# [Requirements]
In the records below, find each line with the word "JSON" and copy it.

# [Data shown]

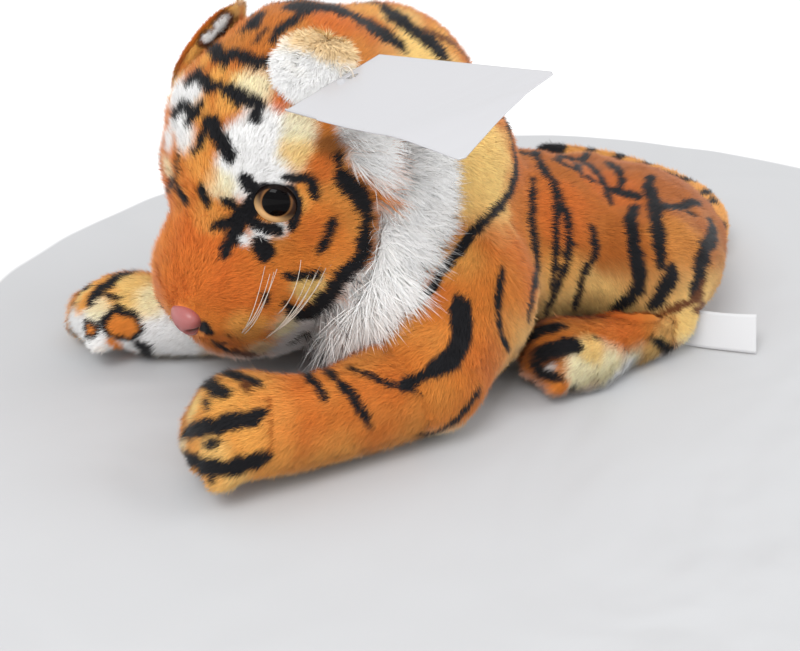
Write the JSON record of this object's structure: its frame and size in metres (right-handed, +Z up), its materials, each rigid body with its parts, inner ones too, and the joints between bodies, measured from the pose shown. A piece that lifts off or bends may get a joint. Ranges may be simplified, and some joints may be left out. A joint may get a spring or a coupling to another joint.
{
  "type": "plush tiger",
  "caption": "Stuffed tiger lying on its belly, striped plush skins over fibre filling, button eyes and nose, whiskers, card tag; head, ears, legs, feet and tail move.",
  "frame": {"origin": "on the floor under the middle of the belly, on the flat underside of the belly panel", "axes": "+Z up; the toy looks along -X with its tail towards +X; its left side is -Y"},
  "size_m": [0.3654, 0.2919, 0.1733],
  "materials": {
    "plush_orange": "short striped pile",
    "plush_cream": "pale short pile",
    "plush_tan": "tan short pile with dark bands",
    "long_pile_white": "long white pile",
    "fibre_filling": "loose polyester fibre",
    "eye_amber": "clear dome over an amber iris",
    "nose_pink": "moulded, satin",
    "washer_white": "moulded",
    "nylon_clear": "clear thread",
    "card_white": "coated card, blank",
    "label_white": "woven ribbon, blank"
  },
  "bodies": {
    "body": {"belly_panel": "plush_cream", "body_skin_left": "plush_orange", "body_skin_right": "plush_orange", "body_stuffing": "fibre_filling", "sewn_label": "label_white"},
    "head": {"head_skin_left": "plush_orange", "head_skin_right": "plush_orange", "head_stuffing": "fibre_filling", "cheek_ruff_left": "long_pile_white", "cheek_ruff_right": "long_pile_white", "eye_left": "eye_amber", "eye_right": "eye_amber", "eye_washer_left": "washer_white", "eye_washer_right": "washer_white", "nose": "nose_pink", "nose_washer": "washer_white", "whiskers_left": "nylon_clear", "whiskers_right": "nylon_clear", "tag_loop": "nylon_clear"},
    "ear_left": {"ear_left_back": "plush_tan", "ear_left_lining": "plush_cream"},
    "ear_right": {"ear_right_back": "plush_tan", "ear_right_lining": "plush_cream"},
    "foreleg_left": {"foreleg_left_skin": "plush_orange", "paw_left_skin": "plush_tan", "foreleg_left_stuffing": "fibre_filling"},
    "foreleg_right": {"foreleg_right_skin": "plush_orange", "paw_right_skin": "plush_tan", "foreleg_right_stuffing": "fibre_filling"},
    "hindfoot_left": {"hindfoot_left_skin": "plush_orange", "hindfoot_left_stuffing": "fibre_filling"},
    "hindfoot_right": {"hindfoot_right_skin": "plush_orange", "hindfoot_right_stuffing": "fibre_filling"},
    "tail": {"tail_skin": "plush_tan", "tail_stuffing": "fibre_filling"},
    "swing_tag": {"swing_tag": "card_white"}
  },
  "joints": [
    {"name": "head_nod", "type": "hinge", "parent": "body", "child": "head", "pos_m": [-0.05202, 0, 0.086], "axis": [-0.2924, 0.9563, 0], "range_deg": [0, 14]},
    {"name": "ear_left_fold", "type": "hinge", "parent": "head", "child": "ear_left", "pos_m": [-0.11835, -0.0407, 0.14224], "axis": [0.8818, -0.4658, 0.0739], "range_deg": [0, 25]},
    {"name": "ear_right_fold", "type": "hinge", "parent": "head", "child": "ear_right", "pos_m": [-0.14326, 0.04064, 0.13339], "axis": [-0.4706, -0.8792, 0.0739], "range_deg": [0, 25]},
    {"name": "foreleg_left_swing", "type": "hinge", "parent": "body", "child": "foreleg_left", "pos_m": [-0.07997, -0.08201, 0.0262], "axis": [0, 0, 1], "range_deg": [0, 18]},
    {"name": "foreleg_right_swing", "type": "hinge", "parent": "body", "child": "foreleg_right", "pos_m": [-0.08609, 0.03828, 0.0262], "axis": [0, 0, -1], "range_deg": [0, 14]},
    {"name": "hindfoot_left_swing", "type": "hinge", "parent": "body", "child": "hindfoot_left", "pos_m": [0.051, -0.05997, 0.0157], "axis": [0, 0, 1], "range_deg": [0, 12]},
    {"name": "hindfoot_right_swing", "type": "hinge", "parent": "body", "child": "hindfoot_right", "pos_m": [0.051, 0.05997, 0.0157], "axis": [0, 0, -1], "range_deg": [0, 12]},
    {"name": "tail_swing", "type": "hinge", "parent": "body", "child": "tail", "pos_m": [0.10506, 0.00406, 0.0127], "axis": [0, 0, 1], "range_deg": [-14, 8]},
    {"name": "tag_lift", "type": "hinge", "parent": "head", "child": "swing_tag", "pos_m": [-0.09536, -0.05455, 0.15869], "axis": [-0.8619, -0.4824, -0.1564], "range_deg": [0, 35]}
  ]
}
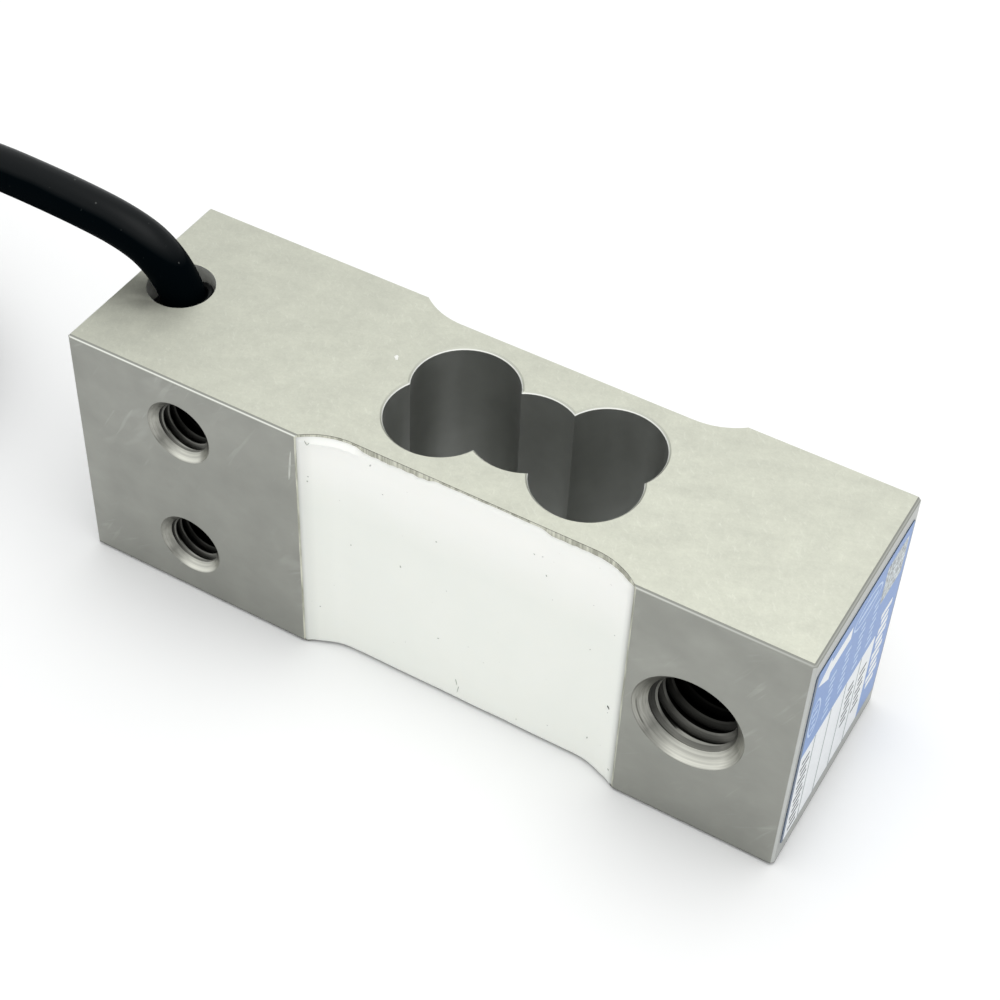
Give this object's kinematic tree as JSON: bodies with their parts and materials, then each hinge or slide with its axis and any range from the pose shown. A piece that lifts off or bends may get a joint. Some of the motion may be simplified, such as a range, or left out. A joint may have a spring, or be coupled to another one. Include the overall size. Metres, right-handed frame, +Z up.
{
  "type": "single point load cell",
  "caption": "Aluminium bending-beam load cell with a five-lobe flexure bore, tapped mounting holes, silicone-covered gauge areas and a shielded cable put up in a hank.",
  "frame": {"origin": "middle of the side face that the block lies on", "axes": "+X along the block, from the cable end to the load end; +Y from the tapped mounting face to the back; +Z up, along the flexure bore"},
  "size_m": [0.2322, 0.0522, 0.0468],
  "materials": {
    "body_metal": "fine satin, nickel plated",
    "silicone": "smooth white silicone",
    "label_film": "printed film, satin",
    "collar_rubber": "black, satin",
    "cable_jacket": "black jacket, satin",
    "tie_plastic": "black",
    "shrink_sleeve": "black, satin",
    "potting": "cast black resin",
    "tinned_copper": "tinned strands",
    "enamel_copper": "enamelled",
    "board": "resist coated",
    "resistor": "glazed",
    "gauge_film": "translucent film",
    "wire_red": "insulation",
    "wire_black": "insulation",
    "wire_green": "insulation",
    "wire_white": "insulation"
  },
  "bodies": {
    "root": {"back_jumpers": "enamel_copper", "back_left_gauge": "gauge_film", "back_right_gauge": "gauge_film", "back_sealant": "silicone", "back_terminal_board": "board", "cable": "cable_jacket", "cable_hank": "cable_jacket", "cable_potting": "potting", "cable_sleeve": "collar_rubber", "cable_tail": "cable_jacket", "conductor_black": "wire_black", "conductor_green": "wire_green", "conductor_red": "wire_red", "conductor_tips": "tinned_copper", "conductor_white": "wire_white", "crossover_wires": "wire_white", "drain_wire": "tinned_copper", "front_jumpers": "enamel_copper", "front_left_gauge": "gauge_film", "front_right_gauge": "gauge_film", "front_sealant": "silicone", "front_terminal_board": "board", "hank_tie": "tie_plastic", "lead_black": "wire_black", "lead_green": "wire_green", "lead_red": "wire_red", "lead_white": "wire_white", "load_cell_body": "body_metal", "rating_label": "label_film", "span_resistor": "resistor", "tail_sleeve": "shrink_sleeve", "zero_resistor": "resistor"}
  },
  "joints": []
}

# [Result of the exercise]
Write the JSON record of this object's structure: its frame and size in metres (right-handed, +Z up), its materials, each rigid body with its parts, inner ones too, and the joints between bodies, measured from the pose shown. A piece that lifts off or bends may get a joint. Ranges may be simplified, and some joints may be left out. A joint may get a spring or a coupling to another joint.
Give this object's kinematic tree as JSON: bodies with their parts and materials, then each hinge or slide with its axis and any range from the pose shown. A piece that lifts off or bends may get a joint. Some of the motion may be simplified, such as a range, or left out. A joint may have a spring, or be coupled to another one. Include the overall size. Metres, right-handed frame, +Z up.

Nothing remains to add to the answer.